As real estate investors constantly in search of a bargain, we obviously are drawn to short sales as a way to buy properties at steep discounts to market value. And, as a basic strategy, this is a viable approach to profitable real estate investment. The problems come from the process and the time restrictions to get it done before foreclosure or bankruptcy.
First, the sooner you locate a homeowner ready to move on it, the greater the chances of success for a short sale. If you’re advertising for them, be quick with responses to their information requests, and follow up religiously. So, you have a willing homeowner, and you would assume a willing lender. Not so fast. Though it is logical to assume that a lender would rather save the costs of a foreclosure by taking a short payoff on the mortgage, they just don’t seem to be logical.

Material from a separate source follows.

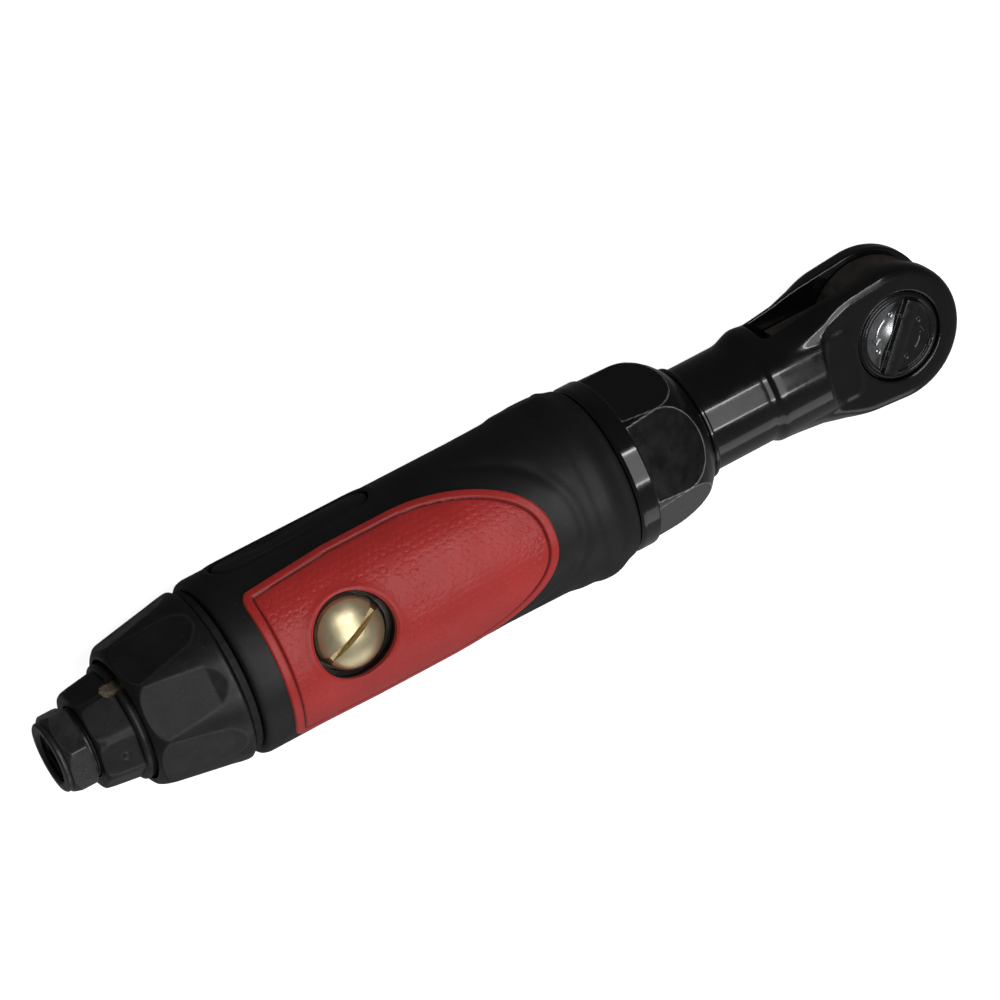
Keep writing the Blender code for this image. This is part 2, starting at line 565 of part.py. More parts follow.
def build_anvil():
    anvil = turned("anvil", [
        (-4.2, 0), (-4.2, 3.2), (8.2, 3.2), (8.2, 9.2), (7.8, 9.6), (4.9, 9.6), (4.8, 10.4),
        (-4.8, 10.4), (-4.9, 9.0), (-11.7, 9.0), (-12.3, 8.4), (-12.3, 0),
    ], head, "chrome", axis="Z", steps=28)
    half = DRIVE_SQUARE / 2
    square = block("drive_square", (-half, -half, -AXIS_Z), (half, half, -11.0), head, None)
    bevel = square.modifiers.new("edges", "BEVEL")
    bevel.width = 0.9 * MM
    bevel.segments = 2
    boolean(anvil, square, "UNION")
    boolean(anvil, block("pawl_window", (3.0, -12, -3.6), (14, 12, 3.6), head, None))
    boolean(anvil, rod("pawl_pin_hole", -4.6, 4.6, 1.4, head, None, axis="Z", at=(PAWL_PIN_X, 0, 0),
                       steps=12))
    ball_z = -19.6
    boolean(anvil, rod("detent_hole", 1.0, 9.0, 2.0, head, None, axis="X", at=(0, 0, ball_z),
                       steps=14, roll=0.1))
    ball("detent_ball", 5.3, 1.7, head, "steel", at=(0, 0, ball_z))
    coil("detent_spring", 1.6, 2.6, 1.3, 0.22, 2.0, head, "steel", axis="X", at=(0, 0, ball_z))

    tube("thrust_washer", 5.4, 6.2, 9.9, 11.5, head, "steel", axis="Z", steps=28)
    ring = tube("retaining_ring", 6.8, 7.8, 9.9, 11.5, head, "steel", axis="Z", steps=28)
    boolean(ring, block("ring_gap", (-14, -1.2, 6), (-8, 1.2, 9), head, None))


def build_pawl():
    outer = arc(10.7, -34, 34, 8)
    loop = [(x - PAWL_PIN_X, y) for x, y in outer]
    loop += [(7.0 - PAWL_PIN_X, 5.6), (5.2 - PAWL_PIN_X, 1.6), (5.2 - PAWL_PIN_X, -1.6),
             (7.0 - PAWL_PIN_X, -5.6)]
    eye = arc(1.4, 0, 330, 11)
    flat_solid("pawl", [loop, eye], -3.3, 3.3, head, "dark_steel", at=(PAWL_PIN_X, 0, 0),
               roll=math.radians(4.0))
    rod("pawl_pin", -4.3, 4.3, 1.05, head, "steel", axis="Z", at=(PAWL_PIN_X, 0, 0), steps=12)


def build_knob():
    knob = turned("reverse_knob", [
        (10.6, 0), (10.6, 10.6), (10.1, 11.5), (8.6, 11.5), (8.6, 2.9), (-3.9, 2.9), (-3.9, 0),
    ], head, "satin_black", axis="Z", steps=32)
    bar = block("knob_bar", (-10.2, -1.7, 10.0), (10.2, 1.7, 12.2), head, None)
    bar.rotation_euler = (0, 0, KNOB_ANGLE)
    bevel = bar.modifiers.new("edges", "BEVEL")
    bevel.width = 0.5 * MM
    bevel.segments = 2
    boolean(knob, bar, "UNION")
    boolean(knob, rod("plunger_hole", -1.2, 5.0, 1.3, head, None, axis="X", steps=12))
    turned("selector_plunger", [(2.8, 0), (2.6, 0.6), (2.1, 1.0), (1.0, 1.0), (1.0, 0)], head,
           "steel", axis="X", steps=12)
    coil("selector_spring", -0.6, 0.4, 0.7, 0.18, 1.5, head, "steel", axis="X")


def main():
    build_inlet()
    build_collar()
    build_casing()
    build_controls()
    build_motor()
    build_gears()
    build_nut()
    build_housing()
    build_yoke()
    build_anvil()
    build_pawl()
    build_knob()
    for obj in parts.objects:
        if obj.type == "MESH":
            smooth(obj)


main()
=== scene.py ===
"""Looks of the pneumatic ratchet wrench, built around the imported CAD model.

Lengths of pieces are millimetres, and MM turns them into metres.  The floor, the lights and
the camera are in metres.
Handle pieces are built in the handle's frame, where +Z runs out of the regulator, and head
pieces in the head's, where +Z runs out of the reversing knob.  Both have the tool axis as X.
"""
import json
import math

import bmesh
import bpy
import numpy as np
from mathutils import Matrix, Vector


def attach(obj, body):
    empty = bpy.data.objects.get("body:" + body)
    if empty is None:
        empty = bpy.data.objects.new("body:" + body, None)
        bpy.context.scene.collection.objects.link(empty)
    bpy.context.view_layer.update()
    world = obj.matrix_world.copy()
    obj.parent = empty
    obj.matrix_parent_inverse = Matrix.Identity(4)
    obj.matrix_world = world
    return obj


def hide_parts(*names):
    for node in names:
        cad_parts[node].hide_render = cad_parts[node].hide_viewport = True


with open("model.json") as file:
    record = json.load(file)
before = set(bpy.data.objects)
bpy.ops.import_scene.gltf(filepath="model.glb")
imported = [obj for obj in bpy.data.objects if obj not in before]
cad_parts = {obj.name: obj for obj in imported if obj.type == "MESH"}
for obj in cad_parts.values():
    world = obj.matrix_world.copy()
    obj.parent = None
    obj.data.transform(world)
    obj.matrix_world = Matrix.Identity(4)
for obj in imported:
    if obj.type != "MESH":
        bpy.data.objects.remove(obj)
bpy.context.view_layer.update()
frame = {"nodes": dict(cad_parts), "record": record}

MM = 0.001
AXIS_Z = 26.0
HANDLE_ROLL = math.radians(-12.0)
HEAD = Matrix.Translation((0, 0, AXIS_Z * MM))
HANDLE = HEAD @ Matrix.Rotation(HANDLE_ROLL, 4, "X")
X_TO_Z = Matrix.Rotation(-math.pi / 2, 4, "Y")


# ---- small maths ---------------------------------------------------------------------
def smooth_step(low, high, value):
    t = np.clip((value - low) / (high - low), 0, 1)
    return t * t * (3 - 2 * t)


def smooth_min(a, b, k):
    h = np.clip(0.5 + 0.5 * (b - a) / k, 0, 1)
    return b + (a - b) * h - k * h * (1 - h)


def smooth_max(a, b, k):
    return -smooth_min(-a, -b, k)


def bell(value, width):
    return np.exp(-((value / width) ** 2))


def fillet(points, radius):
    """Round each inner corner of a profile."""
    result = [points[0]]
    for before, corner, after in zip(points, points[1:], points[2:]):
        b, c, a = Vector(before), Vector(corner), Vector(after)
        reach = min(radius, (b - c).length / 2.1, (a - c).length / 2.1)
        p = c + (b - c).normalized() * reach
        q = c + (a - c).normalized() * reach
        for t in (0, 0.25, 0.5, 0.75, 1):
            mixed = p * (1 - t) ** 2 + c * (2 * t * (1 - t)) + q * t ** 2
            result.append((mixed.x, mixed.y))
    return result + [points[-1]]


def resample(points, step):
    """Split a profile's long segments, keeping every corner."""
    rows = [points[0]]
    for a, b in zip(points, points[1:]):
        count = max(1, math.ceil(math.dist(a, b) / step))
        for i in range(1, count + 1):
            rows.append((a[0] + (b[0] - a[0]) * i / count, a[1] + (b[1] - a[1]) * i / count))
    return np.array(rows)


def outline_distance(px, py, loop):
    """Distance from points to a closed outline, positive inside it."""
    best = np.full(px.shape, 1e9)
    inside = np.zeros(px.shape, bool)
    for (ax, ay), (bx, by) in zip(loop, loop[1:] + loop[:1]):
        dx, dy = bx - ax, by - ay
        t = np.clip(((px - ax) * dx + (py - ay) * dy) / (dx * dx + dy * dy + 1e-12), 0, 1)
        best = np.minimum(best, np.hypot(px - ax - t * dx, py - ay - t * dy))
        crosses = (ay > py) != (by > py)
        inside ^= crosses & (px < (bx - ax) * (py - ay) / (by - ay + 1e-12) + ax)
    return np.where(inside, best, -best)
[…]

The delays experienced in the short sale process are largely systemic. The banks simply are not set up with efficient systems for handling short sale offers. They have spent huge amounts of money and time on systems designed for lending, not ending bad loans. So, you’re not dealing with a well-oiled machine, ready to respond to your short sale offer with dispatch. Intentional delay is usually not the plan either.
You can help them along, however. The quality of your short sale package can make all of the difference. Your goal is to convince the lender that your proposal is the fastest and least expensive way for them to get out of this loan. This requires a very thorough outline of the dire straits of the borrower. It will also be very important to justify your offering price with believable comparable sales data. Five good comps are better than three, but seven is better yet. Don’t just stop with sold data either. Show them what is currently on the market as competition, especially comparable homes with long days on market and prices below levels that would make their foreclosure efforts rewarding.
Be professional and courteous with their staff, but don’t let them skate on you. Follow up regularly, and each time you communicate with them, ask when you should follow up next. The most effective strategy you can employ is your due diligence before you begin. If the numbers do not show a lucrative return, you may want to pass and look for another opportunity.